Oh yeah, I told myself. You want to read Mr. Mint Juleps from that Rowan Oak plantation home up in Oxford. You believe that by doing that you are proving maybe once and for all time that you too can escape the past of this State in which you were raised and of these ghosts that you find despicable, this hate you had no part of, these white sheets, fulgent from the flames above them but burned by the evil beneath, these ignorant men who were passed down hatred as heirlooms to hand down to their sons and their daughters. You think if you can make it through this man's novels it will show that you are more intelligent than what people from afar believe you to be, that you are not like the rednecks you see every day but burst from within to bound over, that you are not like your mother's father who you worshiped, a business man and deacon in the town's largest Southern Baptist church, who you remember using the N word once as you sat beside him at 7 as he was driving from downtown Natchez (the home of my forefathers), a town on the mighty Mississippi River filled with beautiful antebellum plantation homes and scattered with remnants of slavery and a segregated past before you were born, the town in which your mother is now buried 10 feet from her father. And your mother, God bless her, along with your father, raised you not to hate, nor to judge, and for that you believe you have been blessed.
After she was buried, you finally got the gumption to make it all the way through this knotty novel by that iconic author from the northern corner of your home state of Mississippi. It took a paperback, an electronic companion guide and an audible version to make it through and understand that you needed to read this book, that it was crucial as one more molting of the skin of your past, one more step away from the sins of the fathers, one further step away from that past for my children and hopefully their children.
I did it.
This book haunts you. Here's the thing. You know that feeling you get when you hear a song or see a face that sparks some vague memory? The memory may have been a dream, or may have been something you saw in a movie. It might well have been something that never actually happened to you, but was some fantasy you had years ago. Maybe there's even a physical reaction? There is a connection, but you can't quite put your finger on it. Still, it occupies your mind for an afternoon and inspires a train of thought you might not have had otherwise. That's good right? Of course. That's what you get with this book. you're trying to find that connection.

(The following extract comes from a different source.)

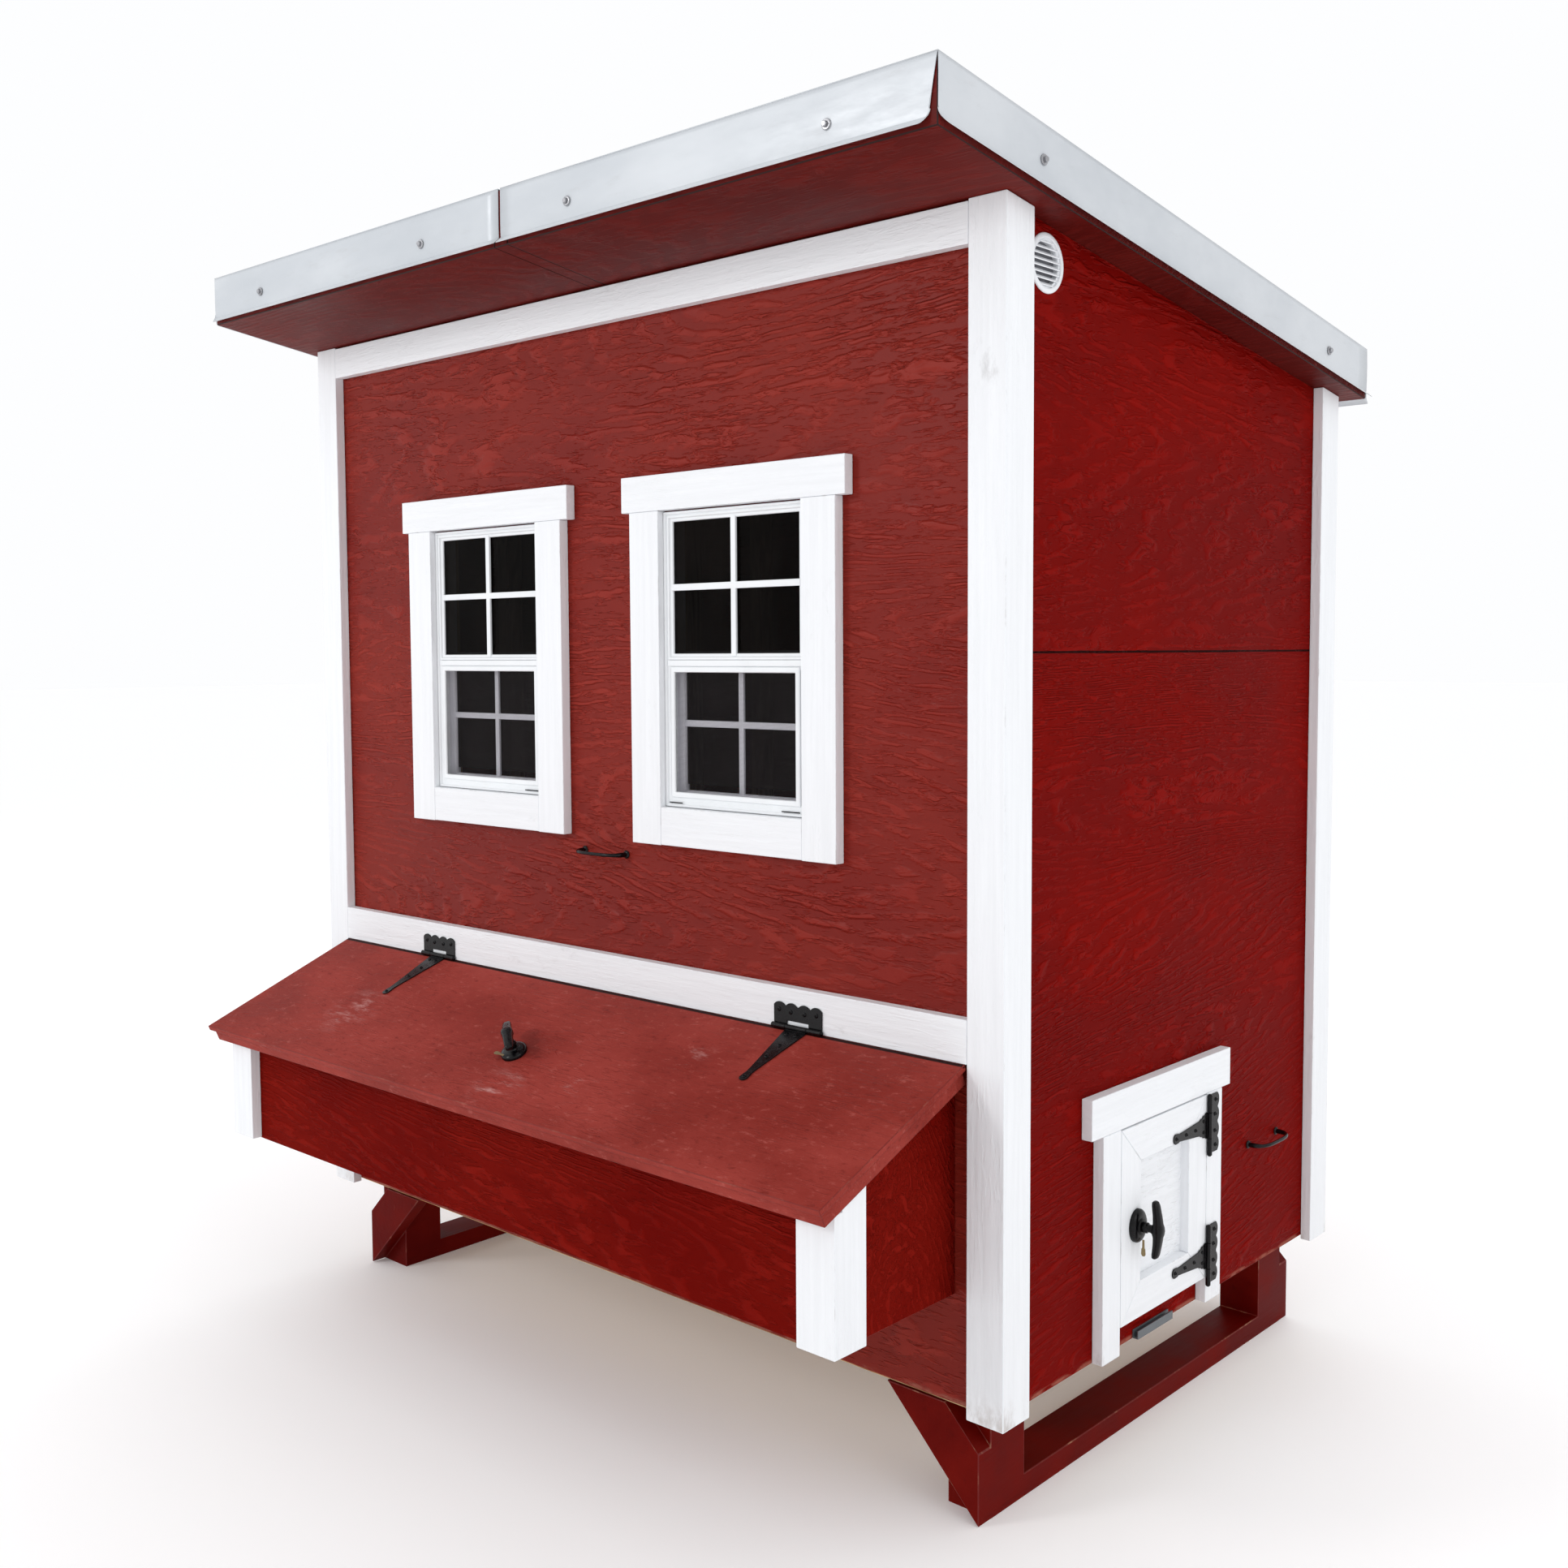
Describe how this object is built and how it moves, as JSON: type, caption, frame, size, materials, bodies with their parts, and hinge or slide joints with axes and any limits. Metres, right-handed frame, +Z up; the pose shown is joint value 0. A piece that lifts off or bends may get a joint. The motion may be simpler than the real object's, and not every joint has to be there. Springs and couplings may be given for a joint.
{
  "type": "chicken coop",
  "caption": "Lean-to hen house on braced skids, with windows, a metal roof, a front nest box under a hinged lid and a side pop door.",
  "frame": {"origin": "centre of the coop's outline on the ground, at the underside of the skids", "axes": "+Z up, -Y towards the front with the windows and nest box, +X towards the wall with the pop door"},
  "size_m": [1.7708, 1.4082, 1.9849],
  "materials": {
    "red_siding": "oil-based red paint over an embossed wood-grain siding panel, low sheen",
    "red_soffit": "red painted embossed sheet under the roof",
    "red_lid": "faded red paint on a nest lid, matte and chalky",
    "white_door": "white painted board frame with mitred corners around an embossed white panel",
    "red_base": "dark red paint over sawn lumber, raw wood at the cut ends",
    "white_trim": "white painted trim boards, slightly scuffed",
    "roof_metal": "white-silver painted steel sheet, folded",
    "white_vinyl": "white vinyl, satin",
    "window_glass": "thin clear glazing over a dark interior",
    "bracket_steel": "grey galvanised steel",
    "bare_lumber": "weathered bare lumber with grain and checks",
    "black_hardware": "black powder-coated steel"
  },
  "bodies": {
    "root": {"access_door_trim": "white_trim", "access_jamb_leaf": "black_hardware", "back_wall_frame": "bare_lumber", "corner_post_back_left": "white_trim", "corner_post_back_right": "white_trim", "corner_post_front_left": "white_trim", "corner_post_front_right": "white_trim", "fixed_pane_left": "window_glass", "fixed_pane_right": "window_glass", "floor_deck": "bare_lumber", "floor_frame": "bare_lumber", "front_top_board": "white_trim", "front_wall_frame": "bare_lumber", "hinge_board": "white_trim", "lid_keeper": "black_hardware", "lid_leaf_left": "black_hardware", "lid_leaf_right": "black_hardware", "nest_box": "red_siding", "nest_corner_left": "white_trim", "nest_corner_right": "white_trim", "pop_door_keeper": "black_hardware", "pop_door_leaf_lower": "black_hardware", "pop_door_leaf_upper": "black_hardware", "pop_door_trim": "white_trim", "ramp_bracket": "bracket_steel", "roof_panel_left": "red_soffit", "roof_panel_right": "red_soffit", "roof_skin_left": "roof_metal", "roof_skin_right": "roof_metal", "roost_bars": "bare_lumber", "side_wall_frame_left": "bare_lumber", "side_wall_frame_right": "bare_lumber", "siding_back": "red_siding", "siding_front": "red_siding", "siding_left": "red_siding", "siding_right": "red_siding", "skid_frame_left": "red_base", "skid_frame_right": "red_base", "vent_left": "white_vinyl", "vent_right": "white_vinyl", "window_frame_left": "white_vinyl", "window_frame_right": "white_vinyl", "window_trim_left": "white_trim", "window_trim_right": "white_trim"},
    "nest_lid": {"lid_sheet": "red_lid", "lid_frame": "red_lid", "lid_strap_left": "black_hardware", "lid_strap_right": "black_hardware"},
    "lid_handle": {"lid_handle": "black_hardware"},
    "pop_door": {"pop_door": "white_door", "pop_door_strap_lower": "black_hardware", "pop_door_strap_upper": "black_hardware"},
    "pop_door_handle": {"pop_door_handle": "black_hardware"},
    "access_door": {"access_door": "white_door", "access_door_leaf": "black_hardware"},
    "access_door_handle": {"access_door_handle": "black_hardware"},
    "window_sash_left": {"sash_left": "white_vinyl", "sash_pane_left": "window_glass"},
    "window_sash_right": {"sash_right": "white_vinyl", "sash_pane_right": "window_glass"}
  },
  "joints": [
    {"name": "nest_lid_hinge", "type": "hinge", "parent": "root", "child": "nest_lid", "pos_m": [0, -0.39827, 0.68199], "axis": [-1, 0, 0], "range_deg": [0, 98]},
    {"name": "lid_handle_turn", "type": "hinge", "parent": "nest_lid", "child": "lid_handle", "pos_m": [0, -0.57867, 0.60308], "axis": [0, 0.3794, -0.9253], "range_deg": [-38, 52]},
    {"name": "pop_door_hinge", "type": "hinge", "parent": "root", "child": "pop_door", "pos_m": [0.84277, 0.1905, 0.37084], "axis": [0, 0, 1], "range_deg": [0, 160]},
    {"name": "pop_door_handle_turn", "type": "hinge", "parent": "pop_door", "child": "pop_door_handle", "pos_m": [0.8382, -0.03556, 0.3683], "axis": [1, 0, 0], "range_deg": [0, 90]},
    {"name": "access_door_hinge", "type": "hinge", "parent": "root", "child": "access_door", "pos_m": [0.28067, 0.66167, 0.87884], "axis": [0, 0, -1], "range_deg": [0, 165]},
    {"name": "access_door_handle_turn", "type": "hinge", "parent": "access_door", "child": "access_door_handle", "pos_m": [-0.23622, 0.6571, 0.87884], "axis": [0, -1, 0], "range_deg": [0, 90]},
    {"name": "window_slide_left", "type": "slide", "parent": "root", "child": "window_sash_left", "axis": [0, 0, 1], "range_m": [0, 0.2]},
    {"name": "window_slide_right", "type": "slide", "parent": "root", "child": "window_sash_right", "axis": [0, 0, 1], "range_m": [0, 0.2]}
  ]
}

The more important themes here have less to do with the post-reconstruction era/turn of the century south, and more to do with a broader examination of time and history as it relates to the human/family experience. This is a book that unfolds like nothing I've ever read. You're sort of lost for the first 70-100 pages. Our understanding of time as a linear process will confound your experience with the first section of the book. Benjy's narrative is difficult to be sure, but when the book is said and done, his is arugably the most memorable (though Quentin's honestly rivals it as a literary tour de force). In all, the book is divided into four sections with four different viewpoints. We see through Benjy the past, present, and future existing on a plane rather than a line; Quentin's inability to accept time's passing at all and his longing for the past (a past he was not necessarily a part of); Jason living only in the present and obsessing over an up to the minute existence; and finally Dilsey who seems the only member of the household with the ability to absorb the past as a part of the here and now, and lives without fear the future. This theme is explored through style. It's like reading a dream. The idea is to pull together all these moments, images, and broken bits of dialogue in order to get to the heart of that feeling I was talking about earlier. "where did this come from? why am I thinking about this? When will I be able to pull it together and figure it out?"

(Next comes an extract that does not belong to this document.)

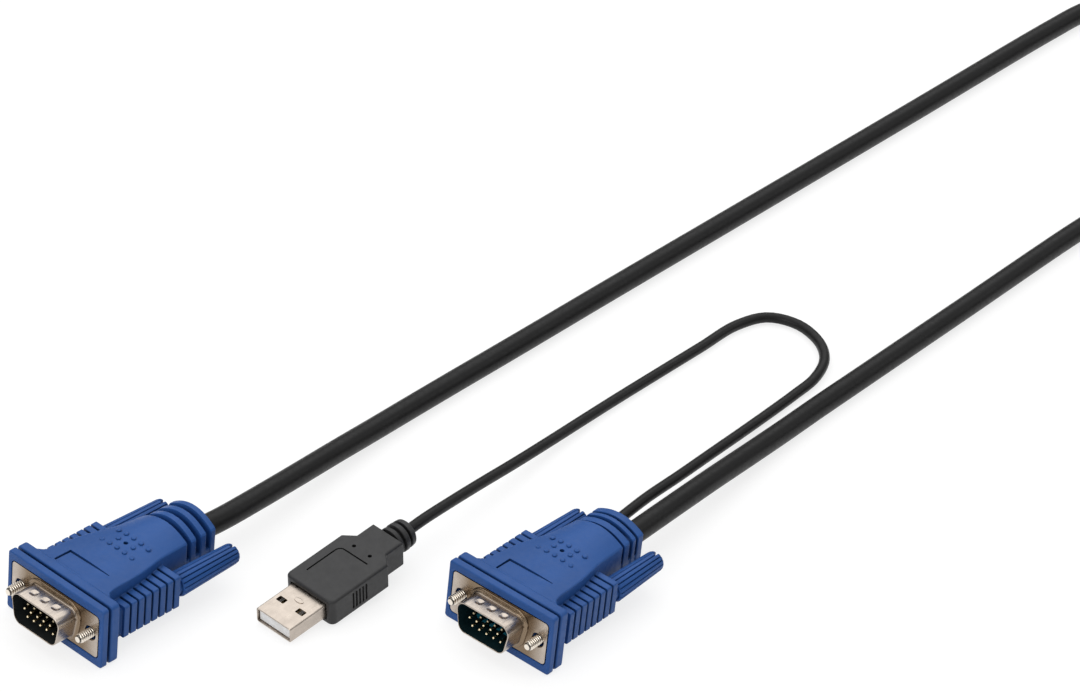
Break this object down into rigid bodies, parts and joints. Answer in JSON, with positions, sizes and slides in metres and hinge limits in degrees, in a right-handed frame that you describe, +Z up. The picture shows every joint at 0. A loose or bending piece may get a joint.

And in fact, time's presence becomes so prevalent, that by the end of the book it practically becomes another character: "On the wall above a cupboard, invisible save at night, by lamplight and even then evincing an enigmatic profundity because it had but one hand, a cabinet clock ticked, then with a preliminary sound as if it had cleared its throat, struck five times" (341).

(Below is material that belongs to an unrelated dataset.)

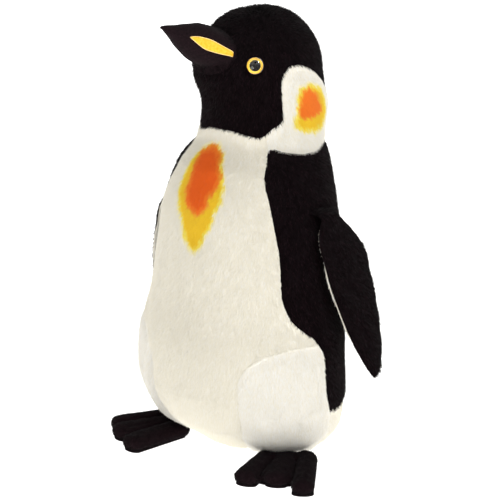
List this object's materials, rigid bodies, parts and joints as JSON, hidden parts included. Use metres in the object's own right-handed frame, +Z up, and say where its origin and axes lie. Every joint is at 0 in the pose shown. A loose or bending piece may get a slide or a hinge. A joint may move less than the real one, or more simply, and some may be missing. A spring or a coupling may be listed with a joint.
{
  "type": "plush penguin",
  "caption": "Large standing plush penguin with sewn black and white panels, a felt beak, domed eyes, hinged wings, three-toed feet and a short tail.",
  "frame": {"origin": "middle of the object's bounding box in X and Y, on the floor it stands on", "axes": "+Z up, towards the crown of the head; -Y is the way the body faces; +X is its left side"},
  "size_m": [0.4002, 0.297, 0.6101],
  "materials": {
    "black_plush": "short dense black pile, matt with a faint directional sheen",
    "white_plush": "short dense cream-white pile, airbrushed orange and yellow on the chest and cheeks",
    "white_lining": "smooth off-white brushed cloth",
    "base_cloth": "plain woven cream cloth",
    "black_felt": "soft black felt with a very short nap",
    "yellow_felt": "golden yellow felt",
    "fibre_filling": "loose white polyester fibre",
    "pellet_cloth": "plain woven bag filled with plastic pellets",
    "eye_backing": "black moulded plastic",
    "amber_iris": "amber to yellow, seen through the lens",
    "black_pupil": "glossy black",
    "clear_lens": "clear polished dome",
    "washer_plastic": "white pressed locking washer"
  },
  "bodies": {
    "trunk": {"belly_left": "white_plush", "belly_right": "white_plush", "back_left": "black_plush", "back_right": "black_plush", "rump_left": "white_plush", "rump_right": "white_plush", "thigh_left": "white_plush", "thigh_right": "white_plush", "base_panel": "base_cloth", "cheek_left": "white_plush", "cheek_right": "white_plush", "hood_left": "black_plush", "hood_right": "black_plush", "pellet_bag": "pellet_cloth", "body_stuffing": "fibre_filling", "head_stuffing": "fibre_filling", "beak_left": "black_felt", "beak_right": "black_felt", "beak_stuffing": "fibre_filling", "beak_stripe_left": "yellow_felt", "beak_stripe_right": "yellow_felt", "eye_left_stem": "eye_backing", "eye_left_iris": "amber_iris", "eye_left_pupil": "black_pupil", "eye_left_lens": "clear_lens", "eye_left_washer": "washer_plastic", "eye_right_stem": "eye_backing", "eye_right_iris": "amber_iris", "eye_right_pupil": "black_pupil", "eye_right_lens": "clear_lens", "eye_right_washer": "washer_plastic"},
    "wing_left": {"wing_left_outer": "black_plush", "wing_left_lining": "white_lining", "wing_left_stuffing": "fibre_filling"},
    "wing_right": {"wing_right_outer": "black_plush", "wing_right_lining": "white_lining", "wing_right_stuffing": "fibre_filling"},
    "foot_left": {"foot_left_upper": "black_felt", "foot_left_sole": "black_felt", "foot_left_stuffing_inner": "fibre_filling", "foot_left_stuffing_middle": "fibre_filling", "foot_left_stuffing_outer": "black_plush"},
    "foot_right": {"foot_right_upper": "black_felt", "foot_right_sole": "black_felt", "foot_right_stuffing_inner": "fibre_filling", "foot_right_stuffing_middle": "fibre_filling", "foot_right_stuffing_outer": "black_plush"},
    "tail": {"tail_upper": "black_plush", "tail_under": "black_plush", "tail_stuffing": "fibre_filling"}
  },
  "joints": [
    {"name": "wing_left_lift", "type": "hinge", "parent": "trunk", "child": "wing_left", "pos_m": [0.139, 0.00047, 0.342], "axis": [0.0872, -0.9962, 0], "range_deg": [0, 60]},
    {"name": "wing_right_lift", "type": "hinge", "parent": "trunk", "child": "wing_right", "pos_m": [-0.139, 0.00047, 0.342], "axis": [0.0872, 0.9962, 0], "range_deg": [0, 60]},
    {"name": "foot_left_flex", "type": "hinge", "parent": "trunk", "child": "foot_left", "pos_m": [0.107, -0.04053, 0.01], "axis": [0.7593, 0.6508, 0], "range_deg": [0, 22]},
    {"name": "foot_right_flex", "type": "hinge", "parent": "trunk", "child": "foot_right", "pos_m": [-0.107, -0.04053, 0.01], "axis": [0.7593, -0.6508, 0], "range_deg": [0, 22]},
    {"name": "tail_lift", "type": "hinge", "parent": "trunk", "child": "tail", "pos_m": [0, 0.10747, 0.074], "axis": [1, 0, 0], "range_deg": [0, 40]}
  ]
}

So why this theme of time in The Sound and the Fury? Is it that the miseries of its people are so held hostage by it? The book is basically 425 pages of nightmare imagery and suffering with no sign of hope. Would it not be human nature to wonder when it would end? Was Faulkner trying to create an emotional reflection of this tragic Mississippi household through the mind's eye of the reader? I am convinced this to be true. Why else would he devote the first 90 pages to a mentally retarded narrator (Benjamin) who can't even feed himself? Why else would he commit the next 80 pages or so to a reasonably intelligent but obviously insane narrator who is about to kill himself (Quentin). And why would he devote a third section, to the "sanest" member of the family (Jason) and make him almost as incomprehensible as the previous two?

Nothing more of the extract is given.